Nativity and the Life of our Lord
This theme melds very nicely with a look at the earthly life of our Lord. Every event in the life of our Lord is, in a sense, part of the new beginning for mankind. God is incarnate to address man’s failure to be what we are called to be. God becoming flesh, taking our human nature on Himself at the Annunciation, offers us the chance for true redemption and salvation, to be what we were created to be. God’s birth in the flesh just a few days ago continues this new beginning for mankind. Today, with His circumcision in the Temple, He fulfills the Old Testament law – He not only obeys the law but also completes and fulfills it – another first for mankind. In His earthly life and ministry, Christ brings to mankind the new beginning of the Messiah – He is the one come to set man free, to offer us a different and better life. He then demonstrates a love unimaginable in dying on the cross, and in His resurrection He is the first-born from the dead, as we sing in the Resurrectional Troparion and many many other places. In Christ we are offered salvation, we are offered a chance to begin our lives anew every single day, every moment of every day. We are offered a new relationship with God in Christ, a relationship only possible because of the birth and life and death and resurrection of the Godman Jesus Christ. Christ offers us the chance to overcome all of our regrets and failings and to be what we are created to be – to be joined to God by His grace (theosis – being by God’s grace all that God is by nature…the Orthodox doctrine of salvation, that God will share His life with us, and that was His purpose from the beginning).

New Year
So as we enter this new calendar year, and as we continue to celebrate the theophany (or revelation) of God in the flesh, I encourage us all to do one of those things that the Church is always calling us to do – to take an inventory of our lives. And when we see those places that are empty, those places that hold deep regret for us, whether they are spiritual or in our relationships or even just within ourselves – instead of just seeing it and having this “oh well” attitude that often plagues us, I challenge us all to do something about it. Firstly, be honest with ourselves about our lives; secondly, bring our faults and failings and sins and omissions and regrets to God, especially in confession and prayer; thirdly, make a new beginning. Make decisions to actually address the things in our life that are problematic. Figure out ways to bring healing, fullness, relationship, sanctity – whatever we find lacking, spend some real time discerning how to address that lack and how to begin to decrease it.

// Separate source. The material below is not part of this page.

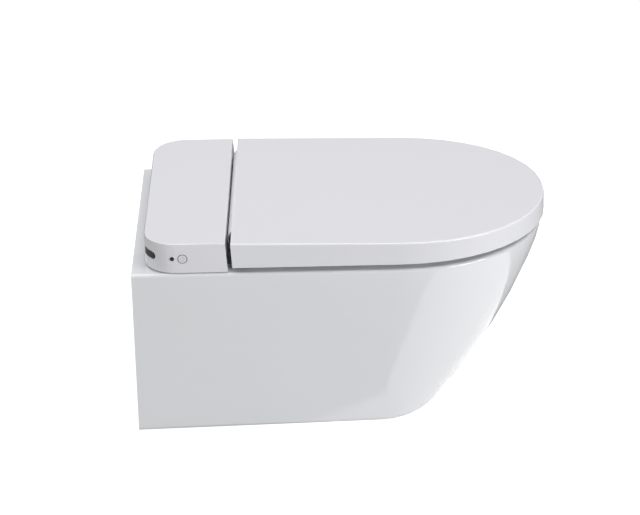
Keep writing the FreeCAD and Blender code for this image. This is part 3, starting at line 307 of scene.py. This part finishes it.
def bodyOf(node):
    for body, names in frame["record"]["behaviour"]["bodies"].items():
        if node in names:
            return body


def finishedCopy(node, look):
    shape = mergedShape(node)
    bmesh.ops.dissolve_limit(shape, angle_limit=merging["flatAngle"], verts=shape.verts, edges=shape.edges)
    sharpAngle = math.radians(look.get("sharp", merging["sharpAngle"]))
    if "edge" in look:
        edges = [edge for edge in shape.edges if len(edge.link_faces) == 2 and edge.is_convex
                 and edge.calc_face_angle() > sharpAngle]
        bmesh.ops.bevel(shape, geom=edges, offset=look["edge"], offset_type="OFFSET",
                        segments=merging["bevelSegments"], profile=0.5, affect="EDGES", material=-1,
                        clamp_overlap=False)
    smoothShape(shape, sharpAngle)
    name = node + "Finished"
    return addPiece(name, meshFrom(shape, name), look["finish"], bodyOf(node), [node])


def joinedCopy(name, nodes, look):
    scene = bpy.context.scene
    parts = []
    for node in nodes:
        part = bpy.data.objects.new(node + "Part", meshFrom(mergedShape(node), node + "Part"))
        scene.collection.objects.link(part)
        parts.append(part)
    for part in parts[1:]:
        join = parts[0].modifiers.new(part.name, "BOOLEAN")
        join.operation = "UNION"
        join.solver = "EXACT"
        join.object = part
    whole = bpy.data.meshes.new_from_object(parts[0].evaluated_get(bpy.context.evaluated_depsgraph_get()))
    for part in parts:
        bpy.data.objects.remove(part)
    shape = bmesh.new()
    shape.from_mesh(whole)
    bmesh.ops.remove_doubles(shape, verts=shape.verts, dist=merging["distance"])
    bmesh.ops.dissolve_limit(shape, angle_limit=merging["flatAngle"], verts=shape.verts, edges=shape.edges)
    smoothShape(shape, math.radians(look["sharp"]))
    return addPiece(name, meshFrom(shape, name), look["finish"], bodyOf(nodes[0]), nodes)


# the four ceramic nodes are one casting, so they get one skin
joinedCopy("glazedPan", ["pan", "pan_bowl", "trapway", "flush_inlet"], {"finish": "glazedChina", "sharp": 60})
print("ceramic joined")

carried = {
    "wall_fixing_barrels": {"finish": "mouldedGlassNylon", "sharp": 40},
    "clamp_screws": {"finish": "zincPlatedSteel", "sharp": 50},
    "mounting_plate": {"finish": "mouldedGlassNylon"},
    "plate_bolts": {"finish": "zincPlatedSteel", "sharp": 50},
    "plate_bushes": {"finish": "mouldedSilicone", "sharp": 50},
    "base_tray": {"finish": "mouldedGlossAbs"},
    "cover_screws": {"finish": "zincPlatedSteel", "sharp": 50},
    "top_cover": {"finish": "mouldedGlossAbs", "edge": 0.35 * mm},
    # the hinge blocks take a dark grey that is painted shade for the gap behind the lid
    "hinge_bracket_right": {"finish": "paintedShadeNylon", "edge": 0.3 * mm},
    "hinge_bracket_left": {"finish": "paintedShadeNylon", "edge": 0.3 * mm},
    "bracket_screws": {"finish": "zincPlatedSteel", "sharp": 50},
    "nozzle_guide": {"finish": "mouldedAcetal", "edge": 0.3 * mm},
    "nozzle_arm": {"finish": "mouldedGlossAbs"},
    "nozzle_tip": {"finish": "mouldedGlossAbs", "sharp": 50},
    "nozzle_shield": {"finish": "mouldedGlossAbs", "edge": 0.8 * mm},
    "drive_pinion": {"finish": "mouldedAcetal", "sharp": 40},
    "drive_motor": {"finish": "zincPlatedSteel", "sharp": 40},
    "flow_heater": {"finish": "mouldedAcetal"},
    "inlet_valve": {"finish": "mouldedAcetal", "sharp": 50},
    "pump": {"finish": "mouldedBlackPhenolic", "sharp": 50},
    "supply_hose": {"finish": "extrudedSilicone"},
    "pump_hose": {"finish": "extrudedSilicone"},
    "nozzle_hose": {"finish": "extrudedSilicone"},
    "control_board": {"finish": "screenedSolderMask"},
    "board_parts": {"finish": "mouldedBlackPhenolic"},
    "board_posts": {"finish": "mouldedAcetal"},
    "ir_window": {"finish": "mouldedSmokedPolycarbonate", "edge": 0.3 * mm},
    "release_button": {"finish": "mouldedGlossAbs", "edge": 0.4 * mm},
    "latch_bar": {"finish": "mouldedGlassNylon"},
    "seat_top": {"finish": "pressedUrea", "edge": 0.3 * mm},
    "seat_base": {"finish": "pressedUrea"},
    "heating_foil": {"finish": "etchedFoil"},
    "lid_shell": {"finish": "mouldedGlossAbs", "edge": 0.5 * mm},
    "lid_panel": {"finish": "mouldedGlossAbs"},
}

for node, look in carried.items():
    finishedCopy(node, look)
print("pieces finished", len(carried))


# rounded lip along the lid's rear edge, about the hinge line: it fills most of the gap with the lid down
lidLip = {"radius": 14.85, "thickness": 1.8, "topAngle": 52, "footAngle": -20, "halfLength": 143.5,
          "steps": 18, "sharp": 30}


def hingeLine():
    joint = next(joint for joint in frame["record"]["behaviour"]["joints"] if joint["name"] == "lid_hinge")
    return Vector(joint["pos_m"])


def lipShape(size):
    shape = bmesh.new()
    middle = hingeLine()
    outline = []
    for radius, order in ((size["radius"], 1), (size["radius"] - size["thickness"], -1)):
        turn = [math.radians(size["topAngle"] + (size["footAngle"] - size["topAngle"]) * step / size["steps"])
                for step in range(size["steps"] + 1)]
        outline += [(middle.y + radius * mm * math.cos(angle), middle.z + radius * mm * math.sin(angle))
                    for angle in turn[::order]]
    end = size["halfLength"] * mm
    face = shape.faces.new([shape.verts.new((-end, y, z)) for y, z in outline])
    grown = bmesh.ops.extrude_face_region(shape, geom=[face])["geom"]
    bmesh.ops.translate(shape, verts=[item for item in grown if isinstance(item, bmesh.types.BMVert)],
                        vec=(2 * end, 0, 0))
    bmesh.ops.recalc_face_normals(shape, faces=shape.faces)
    smoothShape(shape, math.radians(size["sharp"]))
    return shape


addPiece("lidRearLip", meshFrom(lipShape(lidLip), "lidRearLip"), "mouldedGlossAbs", "lid")
print("lid lip ready")


# round pieces, turned from a profile of (radius, distance along the axis) in millimetres

turning = {"mergeDistance": 0.001 * mm, "sharpAngle": math.radians(35)}
towardsFarSide = (1, 0, 0)
upward = (0, 0, 1)


def turned(name, profile, places, axis, look, body, nodes=()):
    shape = bmesh.new()
    verts = [shape.verts.new((radius * mm, 0, along * mm)) for radius, along in profile]
    edges = [shape.edges.new(pair) for pair in zip(verts, verts[1:])]
    bmesh.ops.spin(shape, geom=verts + edges, axis=(0, 0, 1), cent=(0, 0, 0), angle=2 * math.pi,
                   steps=look["steps"], use_merge=True)
    bmesh.ops.remove_doubles(shape, verts=shape.verts, dist=turning["mergeDistance"])
    turn = Vector(axis).to_track_quat("Z", "Y").to_matrix().to_4x4()
    first = list(shape.verts) + list(shape.edges) + list(shape.faces)
    copies = [bmesh.ops.duplicate(shape, geom=first)["geom"] for place in places[1:]]
    for geom, place in zip([first] + copies, places):
        verts = [item for item in geom if isinstance(item, bmesh.types.BMVert)]
        bmesh.ops.transform(shape, matrix=Matrix.Translation(place) @ turn, verts=verts)
    bmesh.ops.recalc_face_normals(shape, faces=shape.faces)
    smoothShape(shape, turning["sharpAngle"])
    return addPiece(name, meshFrom(shape, name), look["finish"], body, nodes)


def boxCorners(node):
    low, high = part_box(node)
    return Vector(low), Vector(high)


def nearEnd(low, high):
    return Vector((low.x, (low.y + high.y) / 2, (low.z + high.z) / 2))


def foot(low, high):
    return Vector(((low.x + high.x) / 2, (low.y + high.y) / 2, low.z))


# power button: a white cap with a shallow dish and a small ring printed in its middle
button = {"radius": 5.6, "dish": 0.12, "dishRadius": 2.8, "dishSlope": 0.084, "rimWidth": 1.4,
          "rimDrop": 0.02, "edge": 0.3, "edgeBreak": (0.08, 0.1), "depth": 7.2, "stemRadius": 2,
          "finish": "mouldedGlossAbs", "steps": 64}
low, high = boxCorners("power_button")
buttonLength = (high.x - low.x) / mm
radius, depth, stem = button["radius"], button["depth"], button["stemRadius"]
breakIn, breakDown = button["edgeBreak"]
turned("powerButtonCap",
       [(0, button["dish"]), (button["dishRadius"], button["dishSlope"]),
        (radius - button["rimWidth"], button["rimDrop"]), (radius - button["edge"], 0),
        (radius - breakIn, breakDown), (radius, button["edge"]), (radius, depth), (stem, depth),
        (stem, buttonLength), (0, buttonLength)],
       [nearEnd(low, high)], towardsFarSide, button, "power_button", ["power_button"])

mark = {"inner": 2.25, "outer": 2.75, "front": 0.03, "back": 0.09, "finish": "satinPaintedAbs", "steps": 48}
turned("powerButtonMark",
       [(mark["inner"], mark["back"]), (mark["inner"], mark["front"]), (mark["outer"], mark["front"]),
        (mark["outer"], mark["back"])],
       [nearEnd(low, high)], towardsFarSide, mark, "power_button")

# thin grey ring round the button
ring = {"inner": 5.95, "outer": 6.85, "depth": 4.3, "edge": 0.15, "finish": "satinPaintedAbs", "steps": 64}
inner, outer, edge, depth = ring["inner"], ring["outer"], ring["edge"], ring["depth"]
turned("buttonRing",
       [(inner, depth), (inner, edge), (inner + edge, 0), (outer - edge, 0), (outer, edge), (outer, depth),
        (inner, depth)],
       [nearEnd(*boxCorners("button_bezel"))], towardsFarSide, ring, "unit", ["button_bezel"])

# dark domed lens of the status lamp
lens = {"radius": 2.9, "dome": 0.35, "domeSteps": 8, "depth": 6.0, "finish": "mouldedSmokedPolycarbonate",
        "steps": 32}
domeAngles = [math.pi / 2 * step / lens["domeSteps"] for step in range(1, lens["domeSteps"] + 1)]
dome = [(lens["radius"] * math.sin(angle), lens["dome"] * (1 - math.cos(angle))) for angle in domeAngles]
turned("statusLens",
       [(0, 0)] + dome + [(lens["radius"], lens["depth"]), (0, lens["depth"])],
       [nearEnd(*boxCorners("status_led"))], towardsFarSide, lens, "unit", ["status_led"])
print("controls ready")


def islandCorners(node):
    shape = mergedShape(node)
    left = set(shape.verts)
    corners = []
    while left:
        group, front = set(), [left.pop()]
        while front:
            vert = front.pop()
            group.add(vert)
            near = [edge.other_vert(vert) for edge in vert.link_edges]
            front += [other for other in near if other in left]
            left.difference_update(near)
        low = Vector([min(vert.co[axis] for vert in group) for axis in range(3)])
        high = Vector([max(vert.co[axis] for vert in group) for axis in range(3)])
        corners.append((low, high))
    shape.free()
    return corners


# soft pads between seat, lid and ceramic, with a rounded foot
pads = {
    "seat_buffers": {"topRadius": 9.0, "footRadius": 8.0, "edge": 1.2, "body": "seat"},
    "lid_buffers": {"topRadius": 8.0, "footRadius": 8.0, "edge": 1.2, "body": "lid"},
    "tray_pads": {"topRadius": 8.0, "footRadius": 7.0, "edge": 0.6, "body": "unit"},
}
padLook = {"finish": "mouldedSilicone", "steps": 40, "edgeShare": 0.3}

for node, pad in pads.items():
    corners = islandCorners(node)
    tall = min(high.z - low.z for low, high in corners) / mm
    footRadius, edge, share = pad["footRadius"], pad["edge"], padLook["edgeShare"]
    turned(node + "Turned",
           [(0, 0), (footRadius - edge, 0), (footRadius - edge * share, edge * share), (footRadius, edge),
            (pad["topRadius"], tall), (0, tall)],
           [foot(low, high) for low, high in corners], upward, padLook, pad["body"], [node])

# hinge pins and dampers: plated rods with a chamfer at each end
rods = {
    "hinge_pins": {"name": "hingePinsTurned", "radius": 3.0, "edge": 0.5, "body": "unit"},
    "hinge_dampers": {"name": "hingeDampersTurned", "radius": 5.4, "edge": 0.8, "body": "seat"},
}
rodLook = {"finish": "zincPlatedSteel", "steps": 40}

for node, rod in rods.items():
    corners = islandCorners(node)
    low, high = corners[0]
    length = (high.x - low.x) / mm
    radius, edge = rod["radius"], rod["edge"]
    turned(rod["name"],
           [(0, 0), (radius - edge, 0), (radius, edge), (radius, length - edge), (radius - edge, length),
            (0, length)],
           [nearEnd(low, high) for low, high in corners], towardsFarSide, rodLook, rod["body"], [node])


# supply fittings under the tray, with their threads as fine rings
def threadProfile(radius, depth, pitch, start, end):
    points = []
    for turn in range(int((end - start) / pitch)):
        points += [(radius - depth, start + pitch * turn), (radius, start + pitch * (turn + 0.5))]
    return points + [(radius - depth, end)]


inlet = {"thread": 8.3, "threadDepth": 0.6, "pitch": 1.34, "threadStart": 0.6, "threadRunOut": 1.0,
         "mouth": 0.7, "bore": 5.5, "boreEdge": 0.4, "boreDepth": 15, "collar": 9.9, "collarFoot": 5.0,
         "collarHeight": 2.4, "collarStep": 2.5, "finish": "turnedBrass", "steps": 48}
low, high = boxCorners("water_inlet")
tall = (high.z - low.z) / mm
collarFoot = tall - inlet["collarFoot"]
bore, boreEdge, thread = inlet["bore"], inlet["boreEdge"], inlet["thread"]
turned("waterInletTurned",
       [(0, inlet["boreDepth"]), (bore, inlet["boreDepth"]), (bore, boreEdge), (bore + boreEdge, 0),
        (thread - inlet["mouth"], 0)]
       + threadProfile(thread, inlet["threadDepth"], inlet["pitch"], inlet["threadStart"],
                       collarFoot - inlet["threadRunOut"])
       + [(inlet["collar"], collarFoot), (inlet["collar"], collarFoot + inlet["collarHeight"]),
          (thread, collarFoot + inlet["collarStep"]), (thread, tall), (0, tall)],
       [foot(low, high)], upward, inlet, "unit", ["water_inlet"])

gland = {"stem": 8.2, "threadDepth": 0.6, "pitch": 1.5, "threadStart": 5.5, "threadEnd": 10.5, "bore": 3.8,
         "boreEdge": 0.5, "nose": ((1.6, 0), (0.6, 1.0), (0, 2.5), (0, 5.0)), "collar": 9.9,
         "nut": (11.0, 15.4), "waist": (15.5, 18.0), "flangeFoot": 18.1, "finish": "mouldedGlassNylon",
         "steps": 48}
low, high = boxCorners("power_gland")
tall = (high.z - low.z) / mm
bore, boreEdge, stem, collar = gland["bore"], gland["boreEdge"], gland["stem"], gland["collar"]
turned("powerGlandTurned",
       [(bore, tall), (bore, boreEdge), (bore + boreEdge, 0)]
       + [(stem - back, along) for back, along in gland["nose"]]
       + threadProfile(stem, gland["threadDepth"], gland["pitch"], gland["threadStart"], gland["threadEnd"])
       + [(collar, along) for along in gland["nut"]] + [(stem, along) for along in gland["waist"]]
       + [(collar, gland["flangeFoot"]), (collar, tall), (bore, tall)],
       [foot(low, high)], upward, gland, "unit", ["power_gland"])
print("turned pieces ready")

Even scarier than the question I heard on the radio – what regrets would you have if the world were to end on such and such a date, even scarier is the real question – what regrets will you have when you stand for judgement before the dread throne of the Lord of Glory? We’ll certainly still have regrets and sins at then end of our lives, but I want to stand before that throne and to be able to say in all honesty that I was constantly striving to fulfill the injunction of the Apostle Paul to the Philippians (2:12), working out my salvation in fear and trembling before the Lord, always striving to orient my life to Him.

May we all have a blessed New Year full of growth and healing and salvation.